07. Batch vs Streaming Ingestion
Batch and streaming ingestion serve different purposes. Batch handles bulk operations: initial corpus load, bulk updates, re-embedding with a new model. Streaming handles continuous updates: new documents, edits, deletions.
Batch ingestion prioritizes throughput over latency. Process millions of documents overnight. Use parallelization aggressively. Disable replication during load to speed writes, then restore afterward.
# Batch ingestion with parallelism control
async def batch_ingest(documents: list[Document], max_concurrency: int = 50):
semaphore = asyncio.Semaphore(max_concurrency)
async def process_one(doc: Document) -> ProcessingResult:
async with semaphore:
try:
parsed = await parser.extract(doc.content)
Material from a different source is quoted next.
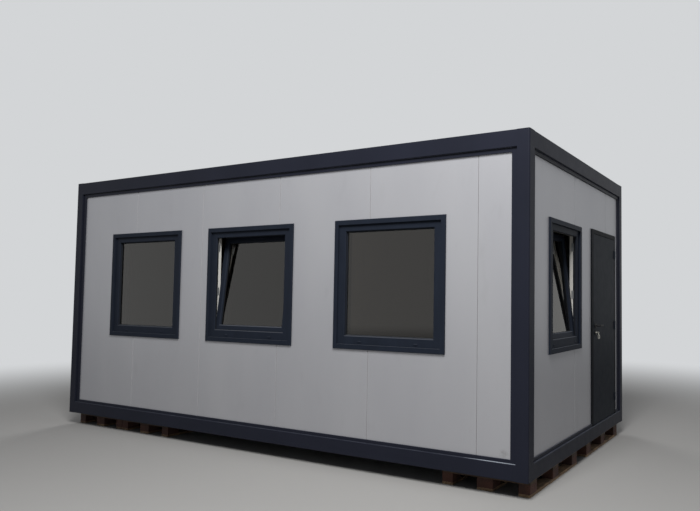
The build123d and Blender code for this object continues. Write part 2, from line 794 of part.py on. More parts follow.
across_lines = pallet_lines(pallet_width, wide_board, narrow_board)
along_lines = pallet_lines(pallet_length, wide_board, wide_board)
deck_edge = (pallet_width - wide_board) / 2
deck_lines = [(-deck_edge, wide_board), (-deck_edge / 2, narrow_board), (0.0, wide_board),
              (deck_edge / 2, narrow_board), (deck_edge, wide_board)]

on_floor = (Align.CENTER, Align.CENTER, Align.MIN)

with BuildPart() as pallet_bottom_boards:
    for x, y in pallet_centres:
        for shift, board_width in across_lines:
            with Locations((x + shift, y, 0)):
                Box(board_width, pallet_length, pallet_board, align=on_floor)
write(pallet_bottom_boards.part, "pallet_bottom_boards")

with BuildPart() as pallet_blocks:
    for x, y in pallet_centres:
        for shift_x, block_x in across_lines:
            for shift_y, block_y in along_lines:
                with Locations((x + shift_x, y + shift_y, pallet_board)):
                    Box(block_x, block_y, pallet_block, align=on_floor)
write(pallet_blocks.part, "pallet_blocks")

with BuildPart() as pallet_cross_boards:
    for x, y in pallet_centres:
        for shift, board_width in along_lines:
            with Locations((x, y + shift, cross_level)):
                Box(pallet_width, board_width, pallet_board, align=on_floor)
write(pallet_cross_boards.part, "pallet_cross_boards")

with BuildPart() as pallet_deck_boards:
    for x, y in pallet_centres:
        for shift, board_width in deck_lines:
            with Locations((x + shift, y, deck_level)):
                Box(board_width, pallet_length, pallet_board, align=on_floor)
write(pallet_deck_boards.part, "pallet_deck_boards")
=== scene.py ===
"""Portable site cabin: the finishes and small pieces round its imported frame, in metres.

The cabin stands on the floor with its middle at the origin, +X towards the door and -Y towards the long side
with the windows.
"""
import math

import bpy
from mathutils import Matrix, Vector


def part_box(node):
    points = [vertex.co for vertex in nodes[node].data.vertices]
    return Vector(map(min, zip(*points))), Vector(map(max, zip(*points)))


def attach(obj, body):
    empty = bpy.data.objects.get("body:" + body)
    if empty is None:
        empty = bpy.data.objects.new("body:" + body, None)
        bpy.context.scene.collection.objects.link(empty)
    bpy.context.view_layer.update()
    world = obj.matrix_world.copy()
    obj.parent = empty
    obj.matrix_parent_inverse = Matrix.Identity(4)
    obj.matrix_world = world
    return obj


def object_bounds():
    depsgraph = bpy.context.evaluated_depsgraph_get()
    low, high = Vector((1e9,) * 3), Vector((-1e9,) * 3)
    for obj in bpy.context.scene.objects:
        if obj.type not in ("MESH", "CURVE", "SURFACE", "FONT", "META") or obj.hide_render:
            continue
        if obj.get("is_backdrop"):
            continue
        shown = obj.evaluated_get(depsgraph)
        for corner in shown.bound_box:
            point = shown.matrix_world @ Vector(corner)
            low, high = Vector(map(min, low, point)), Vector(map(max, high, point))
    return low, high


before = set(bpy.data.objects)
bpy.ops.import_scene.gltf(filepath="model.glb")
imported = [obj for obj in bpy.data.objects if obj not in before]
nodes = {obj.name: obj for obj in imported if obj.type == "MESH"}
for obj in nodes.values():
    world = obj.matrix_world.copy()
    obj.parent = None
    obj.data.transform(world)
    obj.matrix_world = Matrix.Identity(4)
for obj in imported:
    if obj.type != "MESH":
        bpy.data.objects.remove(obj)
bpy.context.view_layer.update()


# Camera: a hand-held snapshot at eye height, from in front of the door corner.
# The picture is part of a wider one, so its axis is to the right of the middle.
picture_width = 700
focal_length_px = 636.7
sensor_width = 36.0
picture_shift = (-0.1503, 0.01446)
eye_point = (4.863, -6.186, 1.580)
turn_left = 0.4943
look_up = 0.0505
lean = 0.0103
bpy.ops.object.select_all(action="DESELECT")
bpy.ops.object.camera_add(location=eye_point)
camera = bpy.context.object
aim = Matrix.Rotation(turn_left, 3, "Z") @ Matrix.Rotation(math.pi / 2 + look_up, 3, "X")
camera.rotation_euler = (aim @ Matrix.Rotation(lean, 3, "Z")).to_euler()
camera.data.sensor_width = sensor_width
camera.data.lens = focal_length_px / picture_width * sensor_width
camera.data.shift_x, camera.data.shift_y = picture_shift
camera.data.clip_end = 200.0
bpy.context.scene.camera = camera
bpy.context.scene.view_settings.view_transform = "Standard"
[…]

chunks = chunker.split(parsed)
embeddings = await embedding_batch(chunks) # Batch API call
await vector_db.bulk_insert(chunks, embeddings)
return ProcessingResult.success(doc.id)
except Exception as e:
return ProcessingResult.failure(doc.id, str(e))
results = await asyncio.gather(*[process_one(d) for d in documents])
return aggregate_results(results)
Streaming ingestion prioritizes latency over throughput. Process each document as it arrives. Use smaller batch sizes to reduce per-document delay. Monitor end-to-end latency, not throughput.
The hybrid model is common: stream small updates immediately, batch large updates nightly. The challenge is maintaining consistency when the same document appears in both streams.
Re-embedding scenarios expose the batch/streaming tension. When you upgrade your embedding model, all existing chunks need re-embedding. This is a batch operation on a massive scale. During re-embedding, you cannot stop serving queries.
# Blue-green indexing for zero-downtime re-embedding
async def reembed_corpus(new_model: str):
# Create new index with new model
new_index = f"embeddings_{new_model}_{uuid.uuid4()}"
await vector_db.create_index(new_index)
# Stream documents through new index
async for chunk in document_store.iter_chunks():
vector = await embed(chunk.text, model=new_model)
await vector_db.insert(new_index, chunk.id, vector, chunk.metadata)
# Atomic swap
await vector_db.set_default_index(new_index)
await vector_db.delete_index(OLD_INDEX)
Failure modes differ significantly. Batch failures waste hours of compute. Streaming failures back up the pipeline and create user-visible lag. Batch systems need checkpointing (resume from last successful document). Streaming systems need backpressure (slow producers when consumers are overwhelmed).
Calculate the infrastructure cost difference between pure streaming (index each document immediately) and hybrid (stream small, batch large) for a system with 10,000 daily documents where 90% are bulk uploads and 10% are individual updates.